Being a writer, I often wonder if I should write my life story, just for myself. And I wonder, if anyone found it years from now, when I died, would they care? Would it be something that they would want to read? Would they be shocked by what I had to say, my true and honest to God opinions, my emotions, and what I've done, or experienced, if I told the complete and total truth? Sometimes I feel that my life is so absurd and outlandish and the opinions I have are so uncharacteristic for someone like me, that people would think I was making it up. But doesn't percieved fantasy make for good reading?

I wonder what I would write, and what I would keep inside of me forever. I sometimes think about how much I feel like two different people. I always feel like I'm walking beside myself, and my true self is watching the Priya everyone knows, and wondering why she feels so compelled to put up a wall.

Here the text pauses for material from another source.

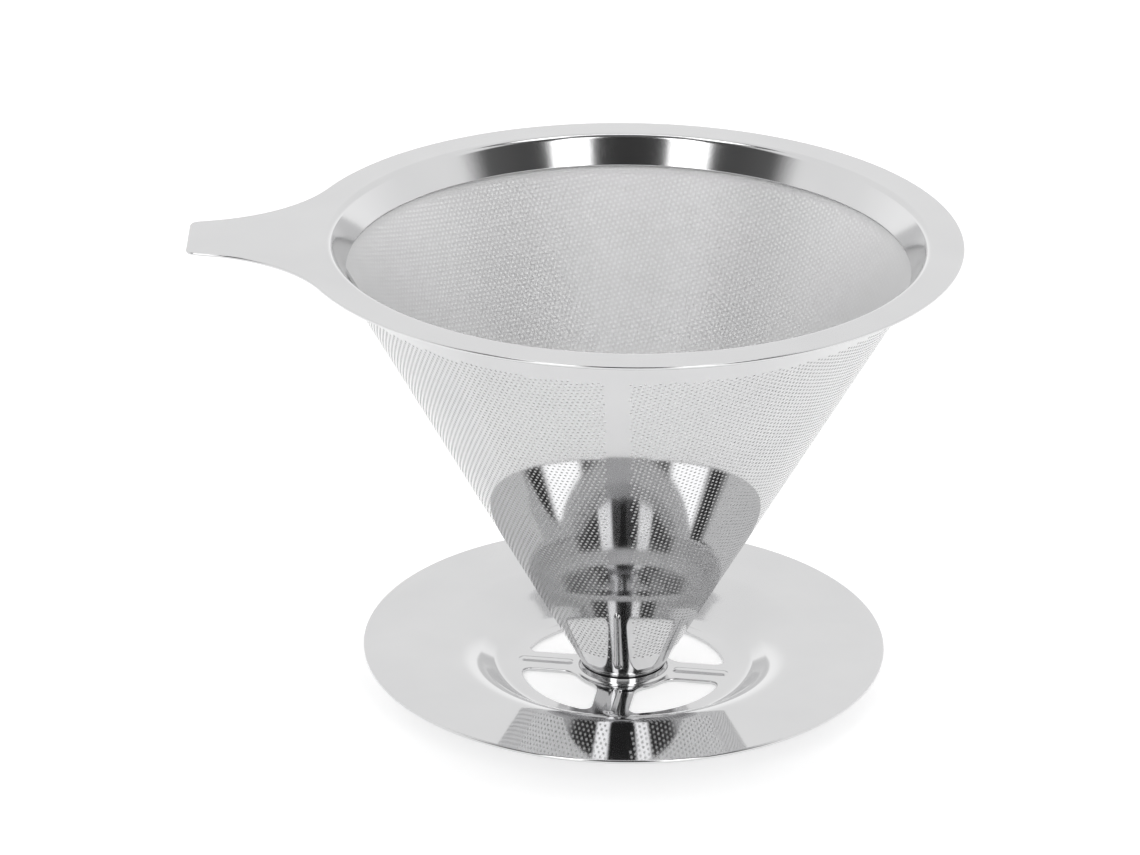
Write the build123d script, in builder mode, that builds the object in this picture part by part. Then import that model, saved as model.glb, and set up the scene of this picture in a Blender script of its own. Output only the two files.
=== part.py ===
"""Pour over dripper: a double-walled steel cone, permanently fixed to the stand that sits on a mug.

Every piece is a pressed, rolled or turned part with its own solid. +Z is up, the handle points to -X, and
the origin is on the cone's axis in the plane of the stand's lowest face, where it stands on a table.
"""
from math import cos, radians, tan
import os

from build123d import *

os.makedirs("parts", exist_ok=True)

# --- Rim: flange, handle and collar (one pressed sheet) ---------------------------------------------
rim_radius = 62.5
rim_sheet = 0.6
flange_width = 5.5         # from the outer edge to the cone's outer face, at the rim's upper face
edge_round_share = 0.44    # polished round on outer edges, as a share of the sheet
rim_bend = 1.5             # bend from flange to collar, on the upper side
collar_depth = 5.3
collar_edge_share = 0.33   # the same on the collar's lower edge
handle_length = 19.7       # from the rim's edge to the tip
handle_tip_width = 15.6
handle_taper = 12.5        # each side of the handle, in degrees
handle_tip_round = 2.0
handle_blend = 30.0        # concave blend from the handle into the flange

# --- Cone walls -------------------------------------------------------------------------------------
cone_half_angle = 29.0
cone_foot_radius = 8.0     # outside of the outer cone, where it would meet the hub's top
outer_sheet = 0.3          # perforated sheet
mesh_sheet = 0.2           # woven mesh
hem_radius = 1.1           # outside radius of the outer cone's lower edge, turned in under the cap
hem_lip = 2.6              # lip of that edge, measured inwards from the cone's foot
wall_clearance = 0.1       # from the bend under the flange to the upper edge of the cone walls

# --- Cup stand (one pressed sheet) ------------------------------------------------------------------
stand_radius = 50.5        # outer edge
stand_sheet = 0.8
recess_depth = 6.0         # how far the recess hangs into the mug
recess_wall_angle = 40.0   # recess wall, measured from the floor
recess_floor_radius = 23.8 # floor, up to where it would meet the wall
recess_foot_bend = 5.0     # bend between floor and wall, on the upper side
recess_shoulder_bend = 12.0  # bend between wall and rim, on the upper side

# --- Hub, spokes and windows of the stand -----------------------------------------------------------
hub_height = 1.3           # raised boss that carries the cone
hub_margin = 0.0           # how much wider the boss is than the cone's foot
hub_draft = 0.45           # how much wider the boss is at its foot than at its top
hub_top_bend = 0.3
hub_foot_bend = 0.6
spoke_count = 4
spoke_turn = -9.8          # first spoke, in degrees from +X
spoke_width = 7.3
window_hub_margin = 1.2    # flat ring left between the boss's foot and the windows
window_wall_margin = 4.0   # flat ring left between the windows and the recess wall
window_inner_share = 0.47  # inner corner round, as a share of the hub's foot radius
window_outer_round = 1.6
window_edge_share = 0.3    # polished round on the upper edge of each window, as a share of the sheet
bead_width = 2.6           # stiffening bead along each spoke
bead_height = 0.4
bead_draft = 30.0          # side slope of a bead, from the vertical
bead_overhang = 0.6        # how far the bead runs past the windows

# --- Closures and fastening -------------------------------------------------------------------------
cap_sheet = 0.6            # bottom cap inside the outer cone
cap_height = 3.2
cup_sheet = 0.4            # cup that closes the mesh cone
cup_height = 3.0
cup_bend = 0.8
cup_gap = 0.3              # from the cap's upper edge to the mesh cone
rivet_radius = 2.0
rivet_clearance = 0.05     # around the rivet, in both holes
rivet_head_radius = 3.4
rivet_close_radius = 3.2   # closed head inside the cap
rivet_close_height = 1.0
rivet_edge_round = 0.3

# --- Derived places ---------------------------------------------------------------------------------
slope = tan(radians(cone_half_angle))
lean = cos(radians(cone_half_angle))
floor_top = stand_sheet
stand_top = recess_depth + stand_sheet
hub_top = floor_top + hub_height
hub_underside = hub_top - stand_sheet
cone_mouth_radius = rim_radius - flange_width
cone_apex = hub_top - cone_foot_radius / slope
rim_top = cone_apex + cone_mouth_radius / slope
rim_underside = rim_top - rim_sheet
under_bend = rim_bend - rim_sheet
wall_top = rim_underside - under_bend * tan(radians(45 - cone_half_angle / 2)) * lean - wall_clearance
lip_top = hub_top + outer_sheet
cap_top = lip_top + cap_height
mesh_foot = cap_top + cup_gap
cup_top = mesh_foot + cup_height
hub_radius = cone_foot_radius + hub_margin
hub_foot_radius = hub_radius + hub_draft
rivet_hole_radius = rivet_radius + rivet_clearance
mesh_depth = outer_sheet                # the mesh lies against the inside of the outer cone
lining_depth = mesh_depth + mesh_sheet  # collar and cup lie against the inside of the mesh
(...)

And why she's not open to actually trying the experiences she really wants to have...

Sometimes I truly and honestly ache to share the real me with the world...and maybe I could find a way that it seemed I wasn't doing so. Maybe that's why an autobiography, disguised as something else, has always been so intriguing to me. While my short stories are inspired by my experiences, they're just that...inspired. Not a narrative account. And I feel that while the experiences I've had are not all ones I want, they are varied for someone my age. I've seen so much in 13 years. And they've shaped me.

I am who I am...thoughts, opinions, emotions, reactions, interests, passions, quirks, tastes, and all...because of what came before for me.

I think I just want to be understood. And now that I think about it, maybe not even by the world...just a select few. And I don't understand why, but I think I would feel more at ease knowing that they understand me, no matter what their reaction to the information.